High-visibility projects like Marina Bay’s The Fullerton Hotel, as well as major commercial investments from Alibaba and Shun Tak Holdings, confirm what the analysts say – that the longer-term fundamentals of the Singapore real estate market remain strong, despite the coronavirus pandemic
Global headwinds failed to shake investor confidence in Singapore last year, with investment commitments far exceeding the official forecast.
The S$15.2 billion (US$11 billion) in investments pulled in during 2019 was 39 per cent more than in 2018 – a testament, said Dr Beh Swan Gin, chairman of the Singapore Economic Development Board, to Singapore’s “position as the preferred location for global companies to tap into Asia’s growth, and Singapore’s competitiveness as a hub for manufacturing, innovation and digital activities”.
As everywhere else, it could not escape the pandemic. Covid-19 brought an impenetrable shock to the nation’s consistently reliable real estate markets, but experts agree the impact is likely to be short-term.
As Jerome Wright, senior director of Capital Markets at Colliers International, explains, “The longer-term fundamentals of the Singapore real estate market remain strong and intact, and we can expect the market to recover as the successful control measures are lifted and industries regain full momentum.”

Citing Singapore’s strong policy response to the pandemic as reinforcing its safe haven status, Colliers Research projects that real estate investment sales volumes will grow on average by 5 per cent per annum in the longer-term, over 2019-2024, despite a 24 per cent forecast drop year-on-year in 2020.
The best-performing sector is expected to be residential, which in the first quarter of 2020 led the investment volume for the first time since the first quarter of 2018, accounting for 51 per cent of the total. Overall residential transactions surged by 68.5 per cent quarter-on-quarter, and while developers bid cautiously for public land sales given the market uncertainties ahead, Colliers reports sustained buyer demand at new condominium launches as well as in landed housing and Good Class Bungalow (GCB) sales.
The commercial sector also looks promising.

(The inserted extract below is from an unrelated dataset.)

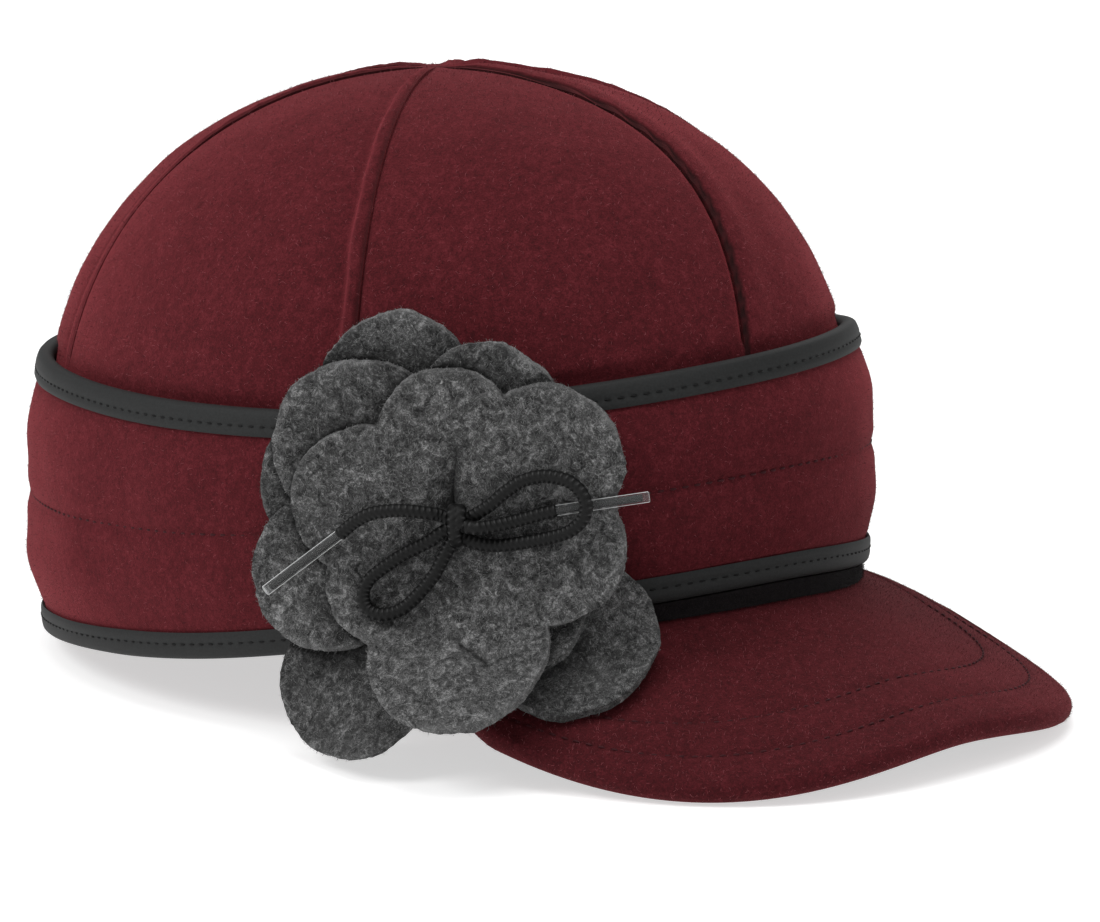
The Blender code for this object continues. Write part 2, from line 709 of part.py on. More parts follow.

Wright notes that commercial and mixed-use deals made up 72 per cent of the second-quarter tally, as foreign investors picked up sizeable stakes in several central business district (CBD) properties including Alibaba, the parent company of the South China Morning Post, buying a half stake in AXA Tower, and Shun Tak Holdings buying the remaining 30 per cent stake it did not already own in TripleOne Somerset.
“We will continue seeing foreign investors as the investment sales volume recovers slightly this second half of the year,” Wright said.